Lo, your king comes to you;
triumphant and victorious is he,
humble and riding on a donkey,
on a colt, the foal of a donkey.
He will cut off the chariot from Ephraim
and the war-horse from Jerusalem;
and the battle bow shall be cut off,
and he shall command peace to the nations;
his dominion shall be from sea to sea,
and from the River to the ends of the earth." [Zechariah 9:9-10]
God's kind of power has never needed a P.R. consultant to hype up God's "brand." In fact, the God of the Scriptures has always insisted on a kind of lowly glory that doesn't need to brag or boast. In short, if you have to talk about how "great" you think you are, or need to hoot and holler to get others to notice how "great" you think you are, you are out of step with the ways of the living God.
That has always been true, even of the actual kings and leaders of God's people, going back to the days of ancient Israel. Israel's kings were supposed to be different. They weren't supposed to be sovereign--they were shepherds serving under the true lordship and reign of God. They weren't supposed to trust in their own military power, armies, wealth, or reputations--they were supposed to trust in the covenant faithfulness of God. And they weren't supposed to judge their success or failure based on how the stock markets were doing or how rich the richest were getting--they were supposed to hold themselves accountable to whether the people were being guided to do justice, to love mercy, and to walk humbly with God. All of that was supposed to be true from the days of Israel's first kings, even though they all to one degree or another, fell short and sold out for the conventional ways of ruling: bluster and bloodshed and bragging about wealth.

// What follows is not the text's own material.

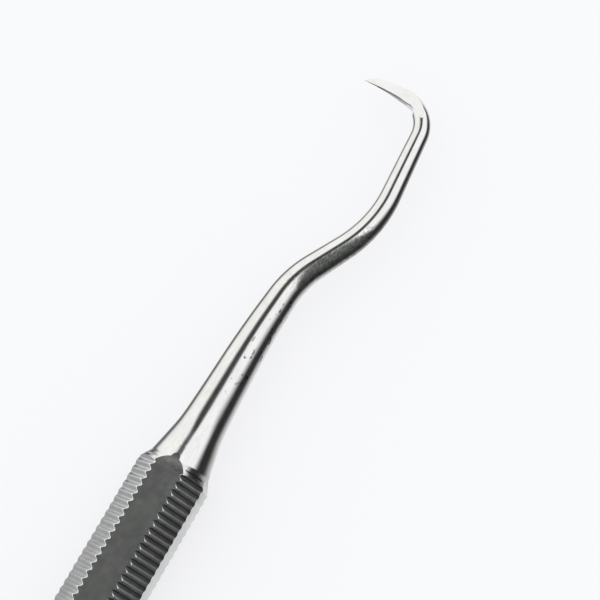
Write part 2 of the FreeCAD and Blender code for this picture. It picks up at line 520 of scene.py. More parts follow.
@dataclass
class Retractor:
    """The whole instrument as one closed skin, from the butt to the point. Sizes in mm, angles in degrees."""

    grip: Grip = field(default_factory=Grip)
    shank: Shank = field(default_factory=Shank)
    hook: Hook = field(default_factory=Hook)
    shoulder_step: float = 0.025
    shoulder_rings_end: float = 1.2
    arris_share: float = 1.02
    foot_slope: float = -0.3
    foot_blend: float = 0.15
    slope_step: float = 0.02
    turned_end: float = 2.4
    turned_match: float = 0.01
    border_angle: float = 0.5
    runout_angle: float = 60.0
    rib_angle: float = 80.0
    sharp_angle: float = 24.0
    marks: list[float] = field(default_factory=list)

    @property
    def shift(self) -> Vector:
        """From the shoulder's edge on the axis to the row frame, in mm."""
        return Vector((self.grip.length / 2, 0, self.grip.smooth_height))

    def stock_radius(self, s: float) -> float:
        """Radius of the turned stock in mm at a length past the shoulder's edge."""
        if s < self.grip.cone_length:
            return self.grip.round_limit(s)
        return self.shank.radius(s, self.grip.neck_radius)

    def half_width(self, round_radius: float, height: float, other: float) -> float:
        """Half width of a face up to its rounded corner or to the cone.

        Args:
            round_radius: Radius of the turned stock, in mm.
            height: The face's height over the axis, in mm.
            other: Height of the face beside it, in mm.

        Returns:
            The half width in mm; 0 where the face has died out.
        """
        if height >= round_radius:
            return 0.0
        on_round = math.sqrt(round_radius ** 2 - height ** 2)
        return max(min(corner_offset(height, other) - self.grip.corner_round, on_round), 0.0)

    def faces_at(self, s: float) -> list[FaceCut]:
        """The eight long faces at a station.

        Args:
            s: Length past the shoulder's edge, in mm.

        Returns:
            The faces, from the upper smooth one by way of the side towards -Y.
        """
        grip = self.grip
        radius = self.stock_radius(s)
        heights = []
        for index in range(8):
            ribbed = grip.ribbed_height - grip.groove(s, grip.lag(index))
            heights.append(ribbed if index % 2 else grip.smooth_height_at(s))
        return [
            FaceCut(
                index,
                height,
                self.half_width(radius, height, heights[index - 1]),
                self.half_width(radius, height, heights[(index + 1) % 8]),
            )
            for index, height in enumerate(heights)
        ]

    def least_angle(self, s: float, face: int) -> float:
        """Smallest half angle that a face's columns keep, so that they end up evenly spread on the neck.

        Args:
            s: Length past the shoulder's edge, in mm.
            face: The face's number.

        Returns:
            The angle in radians.
        """
        grip = self.grip
        narrowest = math.radians(grip.narrowest_face)
        even = math.radians(360 / grip.columns) * (grip.face_columns - 1) / 2
        least = narrowest + (even - narrowest) * ease(s, *grip.widening_range)
        if face in GROOVED_FIRST_FACES:
            by_groove = math.radians(grip.groove_columns_angle)
            least = max(least, by_groove * share_of(s, *grip.groove_columns_range))
        return least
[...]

So it's against that backdrop that the words of the prophet Zechariah need to be heard. When the prophet imagine a future king coming in victory but riding on a donkey, it wasn't a random image or obscure prediction of some unlikely thing. It's not like the way we think of "prophecies" in pop culture, or even in the old Greek myths. In the old stories about the Oracle at Delphi, for example, the prophecies made by the Oracle were often so enigmatic that you could completely misunderstand them--that's how Oedipus ends up killing his father and marrying his mother even though he was trying to run away from bringing that prophecy about. Or in the fairy-tale of Sleeping Beauty, Malificent's curse on Aurora--that she'll prick her finger on the spindle of a spinning wheel and thereby fall into a death-like sleep--leads the kingdom to banish all spinning wheels, but still is fated to touch a spindle anyhow. Or in the old legend of King Arthur, the old prophecy said that the true and rightful king would be able to pull the sword from the anvil, but that wasn't the usual expected way for kings to establish their reign. These mythical prophecies were all unexpected and even bitterly ironic. That's not how Zechariah intended his words.
No, when Zechariah announced a coming king who would ride on a donkey, heads were supposed to nod and folks were supposed to say, "Yeah! That's how our kings are supposed to be--lowly and servant, not as dictators, tyrants, or egomaniacs! That's how God's upside-down power works!" It was a reminder that God's ways were never supposed to be conflated with the world's usual means of piling up wealth or rattling sabers to get your way. It was a reminder that the people of Israel and Judah were supposed to embody an alternative lifestyle--an upside-down valuing of things where justice and mercy, peace and righteousness were more important than having a bigger army or a more impressive arsenal.
And so when Jesus comes along on the day we call Palm Sunday, riding into town on a donkey--and a borrowed one who has never been broken or trained to have a rider before, at that!--it was less about checking a box for the fulfillment of some ancient oracle's prediction, and more about embodying how God's Reign was different from the rest of the world. The Empire would be marching in their soldiers in tight formation, their matching uniforms and gleaming helmets and weapons clanging in the rhythm of their lock-step movements, to show their power and bluster and to remind people who was boss... and then there was Jesus, offering a minority report. His entry into the city was both a deliberate mockery of Rome's image-obsessed military pageantry, and also a callback to what Israel's identity was always supposed to be: humble, serving, faithful, and good. His choice to ride the stubbornest creature on four legs--and one that had never been ridden on before at that!--would have made for a sharp contrast to the organized precision of Rome's military parade. And the rag-tag flinging of palm branches and stray cloaks on the road rather than the matching red banners of the Empire would have driven the point home: Jesus doesn't reign like the empires and emperors of history do. Jesus' kind of reign really is what all of Israel's kings before were supposed to be like but could never bring themselves to fully commit to: Jesus is the king who doesn't need to brag, doesn't need to shout about his greatness, doesn't need to threaten others to get his way, and who doesn't need to kill to be victorious. He dismantles the tools of war by dying at the hands of the empire, not by killing his enemies. He creates peace, not by coercion but through suffering love.
And this, dear ones, is our legacy. This is the story we have been brought into. This is the upside-down perspective through which we are called to see the world. It is a glorious vision--but it is a lowly sort of glory, to be sure, from the world's vantage point.
Let me ask, then--what will it look like in your life today for us to be people of this lowly glory? How can we be more dedicated to serving and putting others first rather than puffing ourselves up? How can we see the good of others before ourselves or our own group, and see in those choices the character of the Reign of God?
Today, what if our lives were full of such wonderfully lowly glory?
Lord God, turn our vision and our values upside down to align with your own humble reign and suffering love.